4. In the instant case, an arbitrator, who has resigned, has to be substituted. Section 15 of the Act provides for termination of the mandate and substitution of Arbitrator. According to this Section, where an Arbitrator withdraws from the office for any reason, his mandate would come to an end and a substitute Arbitrator has to be appointed in his place. Such a substitution has to be in accordance with rules which were applicable to the appointment of the Arbitrator being replaced. This provision shows that while appointing a substitute Arbitrator, rules or terms applicable to the appointment of the Arbitrator sought to be replaced, have to be taken into consideration. Arbitration Clause 37, under which Shri S.M. Johri was appointed, who is now sought to be substituted, was supposed to be a Fellow of the "Indian Institute of Architects". As such the substitute Architect should also be a Fellow of the "Indian Institute of Architects". Keeping this in view, the respondent No. 1 appointed Shri Tilak Raj Takulia, Architect as a substitute Arbitrator. Since there is no time prescribed for appointment of a substitute Arbitrator either in the contract or under Section 15 of the Act, he can be appointed within a reasonable time. The petitioner had given a notice of 15 days by his letter dated 5th February, 2002 and the petition was filed on 20th March, 2002. Notice of the petition was served on the respondents on 6th April, 2002. The letter dated 1st April, 2002 of Shri Tilak Raj Takulia shows that he was appointed as an Arbitrator in place of Shri S.M. Johri much prior to the service of notice of the petition on respondent No. 1. The substitute Arbitrator was appointed within a reasonable time.

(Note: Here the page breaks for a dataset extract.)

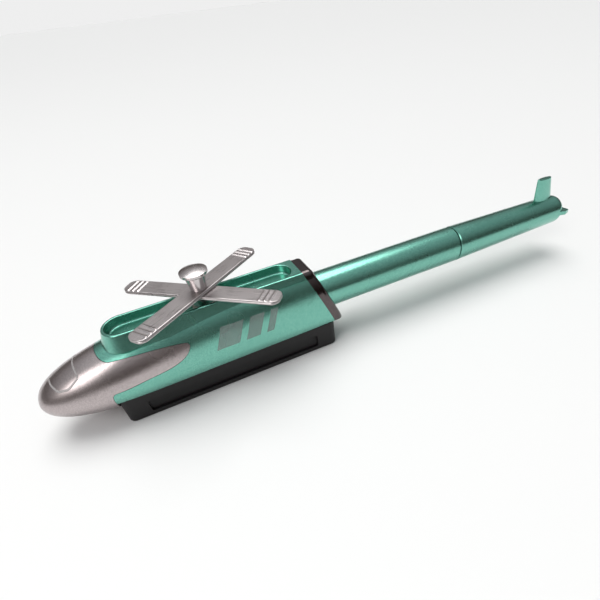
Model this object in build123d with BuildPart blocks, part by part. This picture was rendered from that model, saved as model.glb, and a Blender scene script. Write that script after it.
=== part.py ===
from build123d import *
import math
import os

# Toy helicopter, millimetres. +X points forward, +Y to port and +Z up. The origin is the middle of the
# skid's underside. A station is a distance behind the nose tip, and a level is a height above the boom axis.

# ---- overall sizes ----
overall_length = 150.0
axis_height = 12.5            # boom axis above the surface that the skid stands on
wall = 1.2                    # moulded shells
clearance = 0.1               # general gap between pieces of one body
running_fit = 0.05            # radial gap of a turning fit
moving_gap = 0.25             # gap between pieces that turn past each other
thread_clearance = 0.05       # radial gap round a screw or a pin
hole_margin = 0.5             # a blind hole is this much deeper than its screw or rivet
overcut = 1.0                 # a cut starts this far outside the piece
block_margin = 10.0           # a cutting block reaches this far past the piece
level_tolerance = 0.01        # for picking a face by its level
quarter_share = 1 - math.sqrt(0.5)   # where a quarter arc's middle lies, as a share of its radius

# ---- skid ----
skid_front_station = 14.6
skid_length = 53.2
skid_width = 14.3
skid_height = 7.1
skid_end_block = 5.4          # length of the proud block at each end
skid_side_recess = 0.6
skid_corner = 1.6
skid_wall = 2.0
skid_roof = 1.6
skid_foot_radius = 0.5
skid_inner_corner = 0.9
skid_panel_low = 1.3          # foot of the shallow side panel
skid_panel_height = 3.4
skid_panel_corner = 0.6
skid_post_diameter = 4.4
skid_cover_thickness = 1.8
cover_ledge = 0.8             # the cover laps this far over the skid's walls
cover_recess = 0.3            # the cover lies above the skid's foot

# ---- outer form of the body ----
waterline_level = -3.5        # level of the widest line of the section
half_width_front = 8.0
half_width_rear = 7.4
crown_height = 13.4           # full height of the section's upper half above the waterline
keel_depth = 6.2              # full depth of the section's lower half below the waterline
plan_taper_length = 25.0      # the plan closes over this length at the nose
crown_taper_length = 66.0
keel_taper_length = 18.0
plan_power = 2.6
crown_power = 2.05
keel_power = 2.4
body_cut_level = 6.9          # the form is cut flat here, under the deck
nose_section_steps = [0.13, 0.3, 0.45, 0.6, 0.74, 0.86, 0.95]    # shares of the plan's width
body_section_stations = [33.0, 41.0, 49.0, 57.0, 65.0]
section_overrun = 8.0         # the last section lies this far past the crown's end

# ---- seam between the nose and the fuselage ----
lip_station = 14.7
lip_level = 6.4
lip_radius = 2.4
cheek_front_station = 23.6
cheek_top_level = 3.8
cheek_tip_station = 33.2
cheek_tip_level = 2.3
cheek_tip_radius = 0.9
cheek_rise_station = 29.8
cheek_rise_level = -0.5
cheek_foot_level = -4.4
cheek_low_station = 23.0
cheek_low_level = -1.65
cheek_heel_station = 16.2
cheek_heel_level = -2.45
cheek_end_slope = 0.15        # the lobe's upper edge falls at this slope into its tip
cheek_tip_lean = 0.45         # the lobe's rear edge leaves its tip at this lean
seam_gap = 0.08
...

The provisions of Sections 11(5) or 11(6) of the Act do not apply in the case of substitution or replacement of an already appointed Arbitrator. In any case the petitioner has neither alleged any bias against Shri Tilak Raj Takulia, nor there is any challenge to his qualifications. Thus, keeping in view the facts of this case and keeping in mind that a Fellow of "Indian Institute of Architects" was to be appointed and that the appointment of Shri Tilak Raj Takulia as an Arbitrator in place of Shri S.M. Johri by respondent No. 1 has already been made within a reasonable time, no further directions are required to be given to the respondents. The Arbitrator so substituted by the respondents would be the Arbitrator in place of Shri S.M. Johri.

5. The petition is accordingly disposed of.